Further on another fall, this one a slow one and really just rolled onto the side of a bank as trucks edged me into it.  Thanks to 3 cool Brazilian riders, we got the bike up, one of them asking questions that clearly indicated he wanted to check that I was mentally ok after the crash, although all the dirt on me had come from the earlier one.

So enamored with the trucks earlier in the week, I now loathed them – it was as if whenever I hit sand a magnet drew a truck in with me.  Dune buggies and cars also flew past.  A niggling headache remained at all times, the product of either the altitude, crash, or both.  A visual relief occurred at a brilliant blue lake, higher than seems possible, with white salt edges and a backdrop of gold  hills.  Rumoured to be a lake of arsenic, some people were alarmed when Will looked like he was going to touch it.

16000 foot arenic lake

Keen to get down, unfortunately there was a further 30km of dirt, dust, silt and gravel left.  It was exhausting, and the traffic high.  John, Juli and I rode together, finding a side track with less trucks on it.  There was salt in the dust, and it covered my face.  My skin felt like that of a lizard.  We got word that the Rawhyde showtruck was broken, something about a broken axle.  Other vehicles were seen stranded in the sand, bikes were dropped on a regular basis.

Finally, we reached the Argentine border, and with it the usual pointless hassle, although this time just for an hour.  Danielle and Juli had to be put on oxygen, and we were all glad to get through.  A few mile on the beloved asphalt – John stopped to kiss it.  The tarred road brought a change of scenery (although not of focus as many of the corners had gravel due to the trucks dragging it from the roadside).  Bright gold tufts of grass, salt flats at the base of rugged, black mountains.  For the next few hours it constantly changed.  I was riding by myself, the steering on my bike really problematic, so doing any more than 30 in a corner proved scary.  Switchback roads, the first green seen in over a week, a small river, stone block shacks, wild donkeys and horses casually blocking the road.  The final descent was into one of the most spectacular narrow canyon rides anywhere in the world, with bright red rock pressing in and over the road, sharp-ridged rock formations like the backs of dragons, narrow tar with sharp corners and cliffs down to water below.  Doing it by myself, and at my own speed, even with the exhaustion of the day and bike problems was mostly enjoyable.

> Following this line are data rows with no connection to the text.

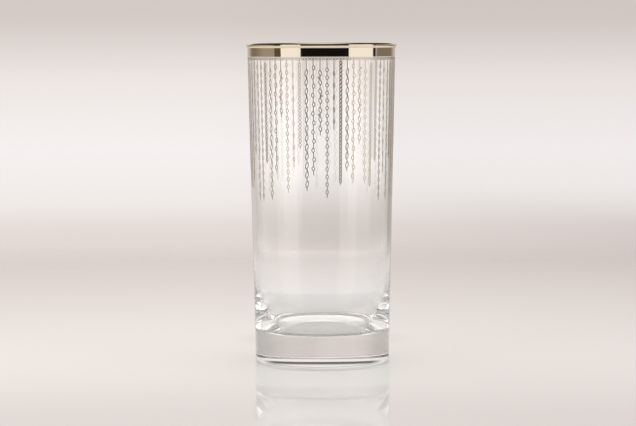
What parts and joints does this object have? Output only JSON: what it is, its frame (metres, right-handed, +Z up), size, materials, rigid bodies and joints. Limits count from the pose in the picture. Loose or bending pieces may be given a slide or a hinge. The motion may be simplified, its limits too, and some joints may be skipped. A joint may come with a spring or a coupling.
{
  "type": "tall tumbler",
  "caption": "Tall straight-sided clear glass tumbler with a heavy solid base, a bright metal band over the lip and a fringe of fine fired-on chain lines below it.",
  "frame": {"origin": "centre of the foot, on the surface that the glass stands on", "axes": "+Z up along the glass; the side seen first faces -Y and +X is to its right"},
  "size_m": [0.0706, 0.0706, 0.15],
  "materials": {
    "clear_glass": "clear polished glass",
    "fired_metal_band": "mirror-bright fired-on metal in a warm platinum tone",
    "fired_metal_lines": "bright fired-on metal, drawn in lines under half a millimetre wide"
  },
  "bodies": {
    "root": {"glass_body": "clear_glass", "rim_band": "fired_metal_band", "border_chain": "fired_metal_lines", "cable_chains": "fired_metal_lines", "wave_chains": "fired_metal_lines", "long_link_chains": "fired_metal_lines", "rope_chains": "fired_metal_lines", "round_link_chains": "fired_metal_lines", "curb_chains": "fired_metal_lines", "figure_chains": "fired_metal_lines"}
  },
  "joints": []
}
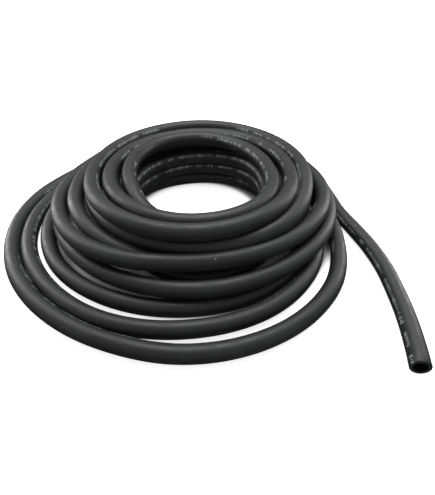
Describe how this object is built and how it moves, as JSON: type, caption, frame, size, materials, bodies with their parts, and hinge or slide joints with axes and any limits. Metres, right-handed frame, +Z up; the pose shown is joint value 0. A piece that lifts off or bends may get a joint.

Then out of the canyon, and a large plain and the town of Fiambala was laid out below.  The temperature rose quickly, becoming a blast furnace.  The wind rose with the temp, become superheated.  I could see dust devils of all sizes whipping across the plains.  Unfortunately one came my way – a whirling body of spinning air around 60 feet high and 20 feet across hit me, bashing me with pebbles and carrying me from one side of the road to the other.  Truly a terrifying momentary battle with nature, but I managed to stay on the road, on the bike and by now just wanted off.  I rolled into the gas station, physically and mentally exhausted, a sense of pride at surviving, but completely unable to ride any further.  More bikes had blown up, and so mine was needed.  Relieved, I handed it over to Raffael.

There was actually 240km more to go, including more dirt, and not enough light left in the day.  A group made a run for it, finding the road deep with sand.  Focus was put on repairing the truck, food and shelter a secondary priority, and tempers flared as disorganization reigned.  Rest brought pain to my shoulder.  Darkness brought a solution – the night would be spent in 2 local houses.  Dinner at the nearest café was a form of meat that looked as if it had been peeled from the road after the race trucks tenderized it, but sleep was everyone’s desire.  On a lumpy, saggy bed, loaded up with pain killers, I had my best night’s sleep of the tour.